Went to Otter Creek today for a morning fish. Not too many folks to begin with. 
From the State Park gravel area to the south and east around the knoll west, down the dam to the north and back east and around to the north side on the other side of the dam I counted 45 fishermen by 9:30 (crazy crowd for a Friday). 
One group came in with thier trucks decked out with fishing monograms all over them. They were video taping the fly fishing "pros" at work. Problem was, I don't think there was a lot of footage of them catching much. Good thing modern camera's are digital and it's easy to erase and record back over _(O)_
There were about 10 boats in the water by the time I left and it was getting to where trolling or should I say dodging wasn't going well anymore. Crazy that folks wanted to stack up on top of each other. I got away from the cluster fun for the last couple of hours and picked up one more and missed one.

I saw bait chuckers and some fly fisherman picking one up here and there, but from the numbers of folks on the bank and in boats, it didn't appear real red hot for anyone.

I caught 5 decent bows from 8 to 11:30, one pushing 3lbs. They were slow and sluggish and 4 out of the 5 dragged in until they got to the boat and then put up a struggle. The last one walked on its tail when it was hooked and fought the entire length of the line out (nice way to end the day).

I was definitely happy with the 5 fish I caught (all catch and release) since I didn't see many others ripping many lips.


----------



## LOAH (Sep 29, 2007)

Well at least you got the boat wet. That's more than a lot of folks can say this year.

Glad you got a few to play with. Sounds like a circus.


----------



## 1BandMan (Nov 2, 2007)

It was retarded. Otter's not a bad sized pond and the better share of people wanted to rub shoulders with one another down at the state park and around the dam. Definitely a little strange. I wonder what story's been circulated around about the area near the state park and down by the dam for everyone to chance tangling lines with one another???

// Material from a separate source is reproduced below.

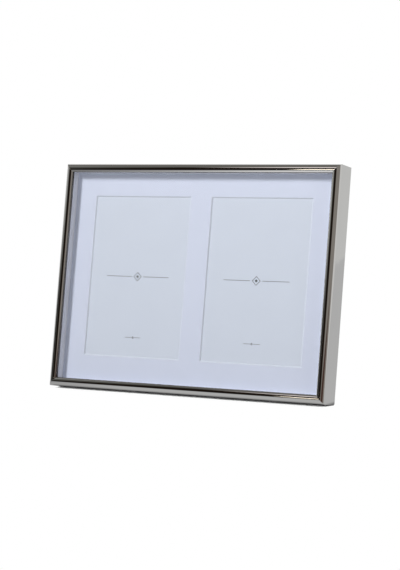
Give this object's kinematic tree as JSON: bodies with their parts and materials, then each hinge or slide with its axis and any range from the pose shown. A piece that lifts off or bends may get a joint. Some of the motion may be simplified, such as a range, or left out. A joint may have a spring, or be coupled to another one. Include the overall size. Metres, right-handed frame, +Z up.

Anyway it was fun. 5 fish in 3 1/2 hours isn't crankin' but it wasn't bad either. I got some sun and it was a good time.


----------



## Jeremy28 (Dec 1, 2007)

bandman, no offense but sounds like you were one of the ones where everyone was at. They were probably saying the same thing about everyone else too.


----------



## 1BandMan (Nov 2, 2007)

Jeremy28 said:


> bandman, no offense but sounds like you were one of the ones where everyone was at. They were probably saying the same thing about everyone else too.


Nope. But you cant make a comment like it without drawing some offence.

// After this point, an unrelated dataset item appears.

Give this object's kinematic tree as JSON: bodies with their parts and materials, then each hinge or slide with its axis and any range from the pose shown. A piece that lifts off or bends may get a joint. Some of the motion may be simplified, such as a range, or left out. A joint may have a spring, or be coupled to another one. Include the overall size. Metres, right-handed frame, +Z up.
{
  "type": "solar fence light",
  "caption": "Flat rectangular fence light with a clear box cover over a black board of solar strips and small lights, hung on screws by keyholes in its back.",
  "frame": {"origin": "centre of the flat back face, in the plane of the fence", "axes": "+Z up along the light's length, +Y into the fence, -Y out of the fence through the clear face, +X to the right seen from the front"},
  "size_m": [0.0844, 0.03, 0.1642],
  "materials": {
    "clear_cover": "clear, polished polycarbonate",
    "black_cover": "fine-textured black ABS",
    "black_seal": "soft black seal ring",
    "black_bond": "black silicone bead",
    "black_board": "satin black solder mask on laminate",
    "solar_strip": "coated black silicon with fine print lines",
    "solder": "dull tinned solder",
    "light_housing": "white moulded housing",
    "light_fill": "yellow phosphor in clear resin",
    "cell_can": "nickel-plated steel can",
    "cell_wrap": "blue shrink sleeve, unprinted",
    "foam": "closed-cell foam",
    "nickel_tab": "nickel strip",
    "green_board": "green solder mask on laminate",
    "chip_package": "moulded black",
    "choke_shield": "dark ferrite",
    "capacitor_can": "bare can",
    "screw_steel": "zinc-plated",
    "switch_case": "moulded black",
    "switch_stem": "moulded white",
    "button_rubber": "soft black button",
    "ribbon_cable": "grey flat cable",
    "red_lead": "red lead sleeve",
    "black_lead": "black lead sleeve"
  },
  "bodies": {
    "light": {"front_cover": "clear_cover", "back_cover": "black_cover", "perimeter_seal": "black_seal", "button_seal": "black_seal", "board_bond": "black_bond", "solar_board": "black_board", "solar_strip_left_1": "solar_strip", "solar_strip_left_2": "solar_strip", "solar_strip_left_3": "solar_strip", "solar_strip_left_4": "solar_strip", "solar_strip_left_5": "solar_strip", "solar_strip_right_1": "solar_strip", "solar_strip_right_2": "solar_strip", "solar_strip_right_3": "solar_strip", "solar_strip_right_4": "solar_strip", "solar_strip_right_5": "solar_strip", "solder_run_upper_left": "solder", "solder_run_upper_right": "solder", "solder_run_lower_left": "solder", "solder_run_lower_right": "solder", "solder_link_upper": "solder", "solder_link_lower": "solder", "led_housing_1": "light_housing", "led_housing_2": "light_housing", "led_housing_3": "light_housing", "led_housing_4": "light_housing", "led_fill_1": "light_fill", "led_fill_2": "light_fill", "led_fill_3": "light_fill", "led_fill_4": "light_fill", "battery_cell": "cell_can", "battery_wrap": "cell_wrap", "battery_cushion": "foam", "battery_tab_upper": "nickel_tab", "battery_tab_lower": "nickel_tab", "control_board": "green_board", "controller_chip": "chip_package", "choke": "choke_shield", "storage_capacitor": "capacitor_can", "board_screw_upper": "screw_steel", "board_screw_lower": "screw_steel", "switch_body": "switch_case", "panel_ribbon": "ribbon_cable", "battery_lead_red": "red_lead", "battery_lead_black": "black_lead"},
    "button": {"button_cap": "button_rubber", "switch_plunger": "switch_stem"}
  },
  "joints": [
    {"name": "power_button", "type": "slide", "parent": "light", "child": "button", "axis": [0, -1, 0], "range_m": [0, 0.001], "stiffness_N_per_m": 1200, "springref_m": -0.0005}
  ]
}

It sounds like you were one of the fly fisherman that was being video taped freezing their gongees off for nothing?? Didn't look like you, or whomever they were stayed in the water for a long stretch ever.

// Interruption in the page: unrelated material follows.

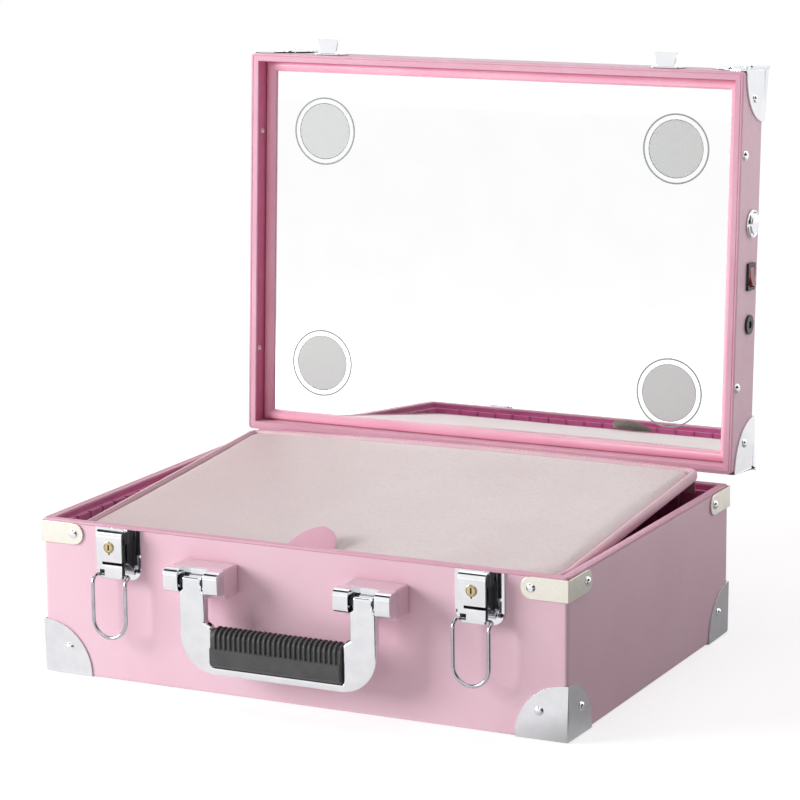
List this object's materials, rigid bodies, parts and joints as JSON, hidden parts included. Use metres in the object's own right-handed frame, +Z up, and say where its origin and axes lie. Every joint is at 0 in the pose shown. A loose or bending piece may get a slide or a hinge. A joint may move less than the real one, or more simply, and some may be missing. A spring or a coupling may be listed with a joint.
{
  "type": "makeup train case",
  "caption": "Pink box case with a hinged lighted-mirror lid, carrying handle, two loop latches, metal corners and a padded flap over divided storage; lid shown open.",
  "frame": {"origin": "middle of the case's flat underside, on the surface it stands on", "axes": "+Z up, -Y towards the front with the handle and latches, +X towards the side with the light controls"},
  "size_m": [0.4285, 0.4092, 0.4404],
  "materials": {
    "case_vinyl": "embossed linen-weave vinyl over board",
    "edging": "smooth vinyl edging",
    "liner": "matt flocked foam",
    "satin": "satin padded moulding",
    "flap": "padded leatherette",
    "board": "hardboard",
    "circuit": "white circuit board",
    "chrome": "polished plating",
    "nickel": "satin nickel plating",
    "brass": "turned",
    "mirror": "silvered glass",
    "frosted": "frosted diffuser",
    "black": "moulded",
    "red": "moulded",
    "rubber": "ribbed soft grip"
  },
  "bodies": {
    "base": {"base_shell": "case_vinyl", "base_rim": "edging", "floor_liner": "liner", "slotted_liner": "liner", "divider_long": "liner", "divider_cross_left": "liner", "divider_cross_right": "liner", "base_corner_front_left": "chrome", "base_corner_front_right": "chrome", "base_corner_back_left": "chrome", "base_corner_back_right": "chrome", "rim_bracket_front_left": "nickel", "rim_bracket_front_right": "nickel", "rim_bracket_back_left": "nickel", "rim_bracket_back_right": "nickel", "handle_mount_left": "case_vinyl", "handle_clevis_left": "chrome", "latch_plate_left": "chrome", "hinge_base_leaf_left": "nickel", "handle_mount_right": "case_vinyl", "handle_clevis_right": "chrome", "latch_plate_right": "chrome", "hinge_base_leaf_right": "nickel"},
    "lid": {"lid_shell": "case_vinyl", "lid_rim": "edging", "mirror_frame": "satin", "mirror_glass": "mirror", "mirror_backing": "board", "led_driver": "black", "dimmer_housing": "chrome", "switch_housing": "black", "dc_jack": "black", "lid_corner_front_left": "chrome", "lid_corner_front_right": "chrome", "lid_corner_back_left": "chrome", "lid_corner_back_right": "chrome", "light_diffuser_front_left": "frosted", "light_diffuser_front_right": "frosted", "light_diffuser_back_left": "frosted", "light_diffuser_back_right": "frosted", "led_board_front_left": "circuit", "led_board_front_right": "circuit", "led_board_back_left": "circuit", "led_board_back_right": "circuit", "latch_keeper_left": "chrome", "hinge_lid_leaf_left": "nickel", "latch_keeper_right": "chrome", "hinge_lid_leaf_right": "nickel"},
    "flap": {"flap": "flap", "pull_tab": "edging"},
    "handle": {"handle_bail": "chrome", "handle_grip": "rubber"},
    "dimmer": {"dimmer_knob": "chrome"},
    "rocker": {"switch_rocker": "red"},
    "lever_left": {"latch_lever_left": "chrome"},
    "lock_left": {"latch_lock_left": "brass"},
    "loop_left": {"latch_loop_left": "chrome"},
    "lever_right": {"latch_lever_right": "chrome"},
    "lock_right": {"latch_lock_right": "brass"},
    "loop_right": {"latch_loop_right": "chrome"}
  },
  "joints": [
    {"name": "lid_hinge", "type": "hinge", "parent": "base", "child": "lid", "pos_m": [0, 0.158, 0.1178], "axis": [1, 0, 0], "range_deg": [0, 93.2]},
    {"name": "flap_hinge", "type": "hinge", "parent": "base", "child": "flap", "pos_m": [0, 0.136, 0.12755], "axis": [1, 0, 0], "range_deg": [-85, 0]},
    {"name": "handle_swing", "type": "hinge", "parent": "base", "child": "handle", "pos_m": [0, -0.179, 0.0904], "axis": [-1, 0, 0], "range_deg": [0, 95]},
    {"name": "dimmer_turn", "type": "hinge", "parent": "lid", "child": "dimmer", "pos_m": [0.21, 0.19624, 0.31097], "axis": [1, 0, 0], "range_deg": [0, 270]},
    {"name": "rocker_tilt", "type": "hinge", "parent": "lid", "child": "rocker", "pos_m": [0.2098, 0.19398, 0.27053], "axis": [0, 0.9984, -0.0558], "range_deg": [0, 20]},
    {"name": "lever_left_lift", "type": "hinge", "parent": "base", "child": "lever_left", "pos_m": [-0.14455, -0.1605, 0.112], "axis": [-1, 0, 0], "range_deg": [0, 95]},
    {"name": "lock_left_turn", "type": "hinge", "parent": "lever_left", "child": "lock_left", "pos_m": [-0.14455, -0.168, 0.1045], "axis": [0, -1, 0], "range_deg": [0, 90]},
    {"name": "loop_left_swing", "type": "hinge", "parent": "lever_left", "child": "loop_left", "pos_m": [-0.14455, -0.163, 0.0825], "axis": [1, 0, 0], "range_deg": [-180, 8]},
    {"name": "lever_right_lift", "type": "hinge", "parent": "base", "child": "lever_right", "pos_m": [0.14455, -0.1605, 0.112], "axis": [-1, 0, 0], "range_deg": [0, 95]},
    {"name": "lock_right_turn", "type": "hinge", "parent": "lever_right", "child": "lock_right", "pos_m": [0.14455, -0.168, 0.1045], "axis": [0, -1, 0], "range_deg": [0, 90]},
    {"name": "loop_right_swing", "type": "hinge", "parent": "lever_right", "child": "loop_right", "pos_m": [0.14455, -0.163, 0.0825], "axis": [1, 0, 0], "range_deg": [-180, 8]}
  ]
}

I actually launched my 14ft'er (the fiberglass remains winterized) across from the State Park and trolled close by (near and around the State Park and Otter Marina) in case the wind came up. At 9 ish' things got way busy. 
I went north to stay away from everyone. There were two guys on the high knoll fishing down on the west side. There were two others down by Tamarisk, two others way further north on the west side and three guys on the east side down on a gravelish point out of the willows about a mile or so north of the State Park.
I spent the last two and a half hours away from the cluster fun, so my report about everyone else was for the first hour and a half to two hours or so until it got unbearable. If the wind would have come up, it would have been a long walk to the truck to pick up the boat. It's also possible that fishing got better for everyone after I left and went out away from the crowd.


----------